Titles such as the sirens-drenched Gas In The Tank (naturally this particular engine is not running low, especially since ‘the king of riffs is back in town’), Unleash The Beast and Knock ’Em Dead re-enforce the message: age will not wither them.
Not for nothing does Meine tease his audience with ‘Good morning, world. How do you feel? You look so tired’ on When Tomorrow Comes. The days of unashamed ballads such as Wind Of Change, pop-metal (Is There Anybody There?) and bold experiments (The Zoo) are long gone. Instead, bar two versions of the majestic, lighters-aloft When You Know (Where You Come From), they’ve gone full throttle with an intensity that would wind their grandchildren.
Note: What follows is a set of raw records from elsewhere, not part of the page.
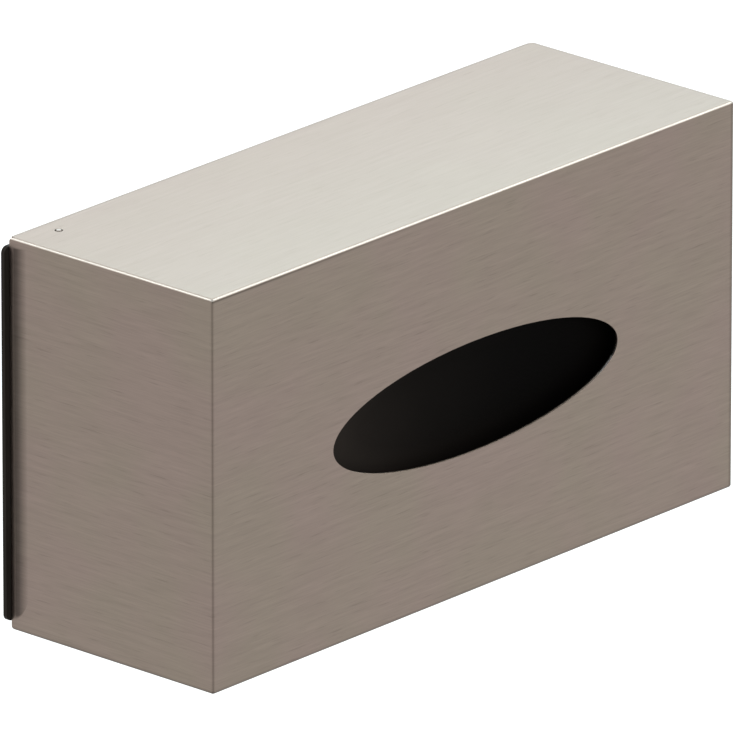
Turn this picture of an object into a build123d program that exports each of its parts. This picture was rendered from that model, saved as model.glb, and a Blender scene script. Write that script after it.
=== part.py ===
from build123d import *
import math
import os

# Wall dispenser for folded paper towels: a steel cover that swings open to the right on two
# vertical pivots, a wall plate, and a moulded tray whose sprung follower pushes the towels
# against the oval outlet.
# Millimetres, +Z up, +X to the right, +Y into the wall. The origin is the centre of the wall
# plate's back face, so the wall is the plane Y = 0.

# Cover, one sheet of stainless steel folded into five panels
cover_width = 260.0
cover_height = 138.0
cover_depth = 90.0
cover_sheet = 1.2
cover_edge_round = 1.0
cover_plate_gap = 0.2
plan_corner_round = 3.5
side_corner_round = 1.5
outlet_width = 142.0
outlet_height = 39.0

# Wall plate, one sheet of steel with four ears bent forward
plate_sheet = 1.5
plate_side_reveal = 2.2
plate_edge_inset = 3.2
ear_edge_inset = 2.4
plate_corner_round = 2.4
plate_bend_inner = 1.0
bend_relief = 1.2
wall_hole = 6.0
wall_hole_spacing_x = 184.0
wall_hole_spacing_z = 88.0

# Pivots, placed from the cover's right side and back edge
pivot_from_side = 8.0
pivot_from_back = 12.0
pin_diameter = 5.0
pin_head_diameter = 6.4
pin_tail = 1.8
bush_wall = 1.0
bush_fit = 0.05
bush_flange_diameter = 10.6
bush_tail = 0.4
clip_thickness = 0.6
clip_diameter = 8.6
clip_band = 1.5
clip_groove_depth = 0.5
clip_play = 0.05
clip_gap = 0.3
clip_mouth = 3.4
clip_prongs = 3
ear_swing_gap = 1.0
ear_neck_width = 14.0
ear_neck_gap = 1.5
ear_inner_round = 2.0

# Latch, placed from the cover's left side and back edge
latch_from_side = 15.8
latch_from_back = 7.6
latch_travel = 2.2
latch_release = 0.8
stud_diameter = 2.0
stud_edge_round = 0.3
stud_hole_gap = 0.4
stud_bore_gap = 0.1
collar_diameter = 5.0
collar_height = 1.0
collar_gap = 0.2
collar_rest_gap = 0.05
barrel_wall = 1.8
barrel_ceiling = 1.0
barrel_spigot = 6.5
barrel_flare = 0.5
barrel_flare_height = 0.3
latch_spring_wire = 0.4
latch_spring_coils = 4.5
latch_spring_length = 4.4
spring_seat_gap = 0.03
spring_pin_length = 1.7
spring_pin_gap = 0.35
cap_plug = 1.2
cap_flange = 0.8
latch_ear_margin = 6.8
latch_ear_front = 5.2
latch_ear_round = 3.0

# Nylon glides that the closed cover rests on
glide_from_latch = 11.6
glide_diameter = 8.0
glide_stem = 4.0
glide_barb = 0.4
glide_barb_height = 1.2
glide_edge_round = 0.4
pad_clearance = 0.2

# Towel tray, moulded in one piece
tray_side_gap = 16.4
tray_latch_gap = 0.6
tray_front_gap = 2.0
tray_wall = 2.0
tray_corner_round = 4.0
tray_front_round = 0.8
tray_standoff = 3.0
lip_width = 7.0
lip_thickness = 2.0
lip_corner_round = 6.0
slot_height = 8.0
slot_end_gap = 0.5
driver_hole = 14.0
rail_height = 2.0
rail_from_slot = 4.0
rail_past_slot = 4.0
rail_end_gap = 6.0
back_rib_width = 1.8
back_rib_spacing = 22.0
back_rib_count = 3
back_rib_length = 84.0

# Fixings of the tray
stud_spacing_x = 80.0
stud_spacing_z = 84.0
fixing_diameter = 4.0
fixing_head_diameter = 6.6
fixing_head_height = 1.0
fixing_hole_gap = 0.2
fixing_tail = 1.6
fixing_boss = 10.0
washer_diameter = 9.0
washer_thickness = 0.8
nut_flats = 7.0
nut_height = 3.2
nut_thread_gap = 0.02

# Follower and its springs
follower_travel = 60.0
follower_sheet = 2.2
follower_side_gap = 1.5
follower_end_gap = 1.0
follower_lip_gap = 0.3
follower_rim_depth = 8.0
follower_rim_wall = 1.8
follower_corner_round = 3.0
follower_front_round = 0.8
follower_rib_width = 1.6
follower_rib_depth = 5.0
cup_wall = 1.5
cup_gap = 1.0
cup_depth = 8.0
spring_spacing = 100.0
spring_outer = 22.0
spring_wire = 1.0
spring_coils = 8.0
end_coil_gap = 0.55
seat_gap = 0.3
seat_height = 4.0

# Slide shoes that carry the follower in the tray's slots
lug_length = 6.0
lug_height = 4.0
lug_play = 0.05
lug_tail = 0.6
shoe_slot_gap = 0.2
shoe_wall_gap = 0.2
shoe_flange = 1.0
shoe_flange_height = 11.0
shoe_end_wall = 1.5

# Rubber buffers between the tray and the closed cover
buffer_diameter = 6.0
buffer_gap = 0.2
buffer_edge_round = 0.8

# Sides of the springs' wire, points a turn where their gaps are measured, and how far a cutter
# runs past the cover
wire_sides = 6
gap_point_count = 48
spare = 1.0

# Places that follow from the sizes above
cover_side = cover_width / 2
cover_top = cover_height / 2
cover_back = -(plate_sheet + cover_plate_gap)
cover_front = cover_back - cover_depth
inner_side = cover_side - cover_sheet
inner_top = cover_top - cover_sheet
inner_front = cover_front + cover_sheet

plate_side = cover_side + plate_side_reveal
plate_top = cover_top - plate_edge_inset
ear_top = cover_top - ear_edge_inset
plate_bend = plate_bend_inner + plate_sheet
ear_under = ear_top - plate_sheet
pad_height = inner_top - ear_top - pad_clearance

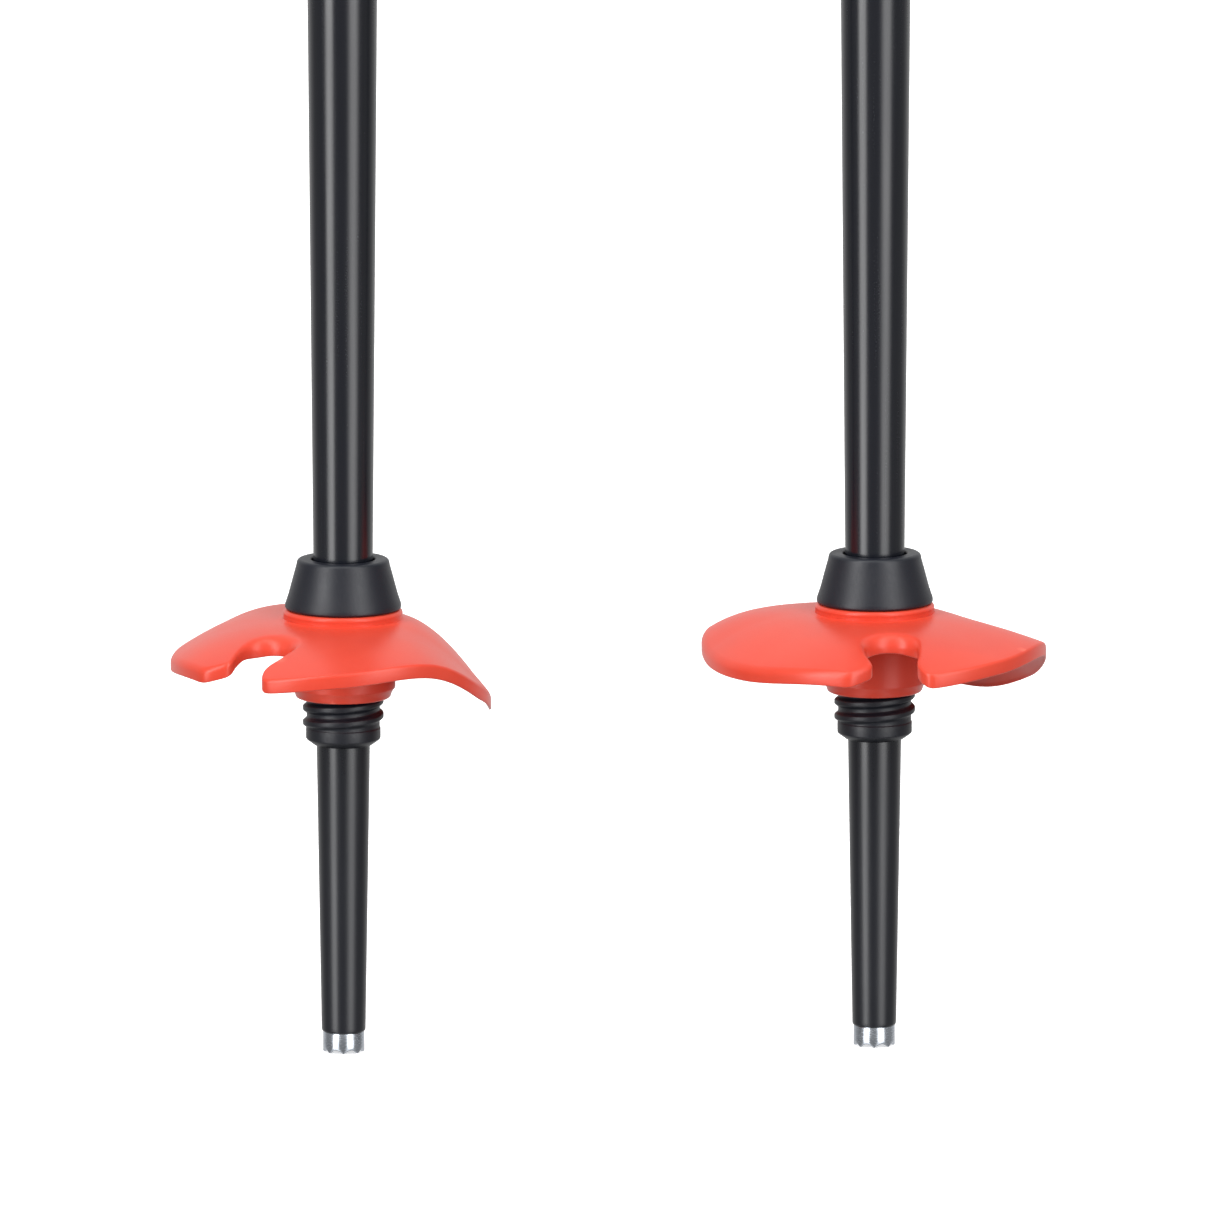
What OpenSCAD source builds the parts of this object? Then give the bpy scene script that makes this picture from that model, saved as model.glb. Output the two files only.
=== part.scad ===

The formula remains gleefully intact: galloping guitars and deft choruses – or, as Meine encapsulates ungrammatically in Gas In The Tank: ‘louder, play it hard’. Meine’s vocals, as powerful as they were when he’d rock you like a hurricane, have retained their emotional undertow, Jabs’s guitar playing still sizzles, most heroically on the terrific Shoot For Your Heart, and the engine room could still power a small town.
Everything comes together on When I Lay My Bones To Rest, in which a classic guitar introduction gives way to a supercharged, tongue-twisting verse, which in turn yields to an instantly catchy chorus, before another Jabs master class seals the deal. Not a note is wasted, and it’s the band’s finest moment of this century. The subtext to all this is clear: what’s the point of Scorpions right now? The answer is right here.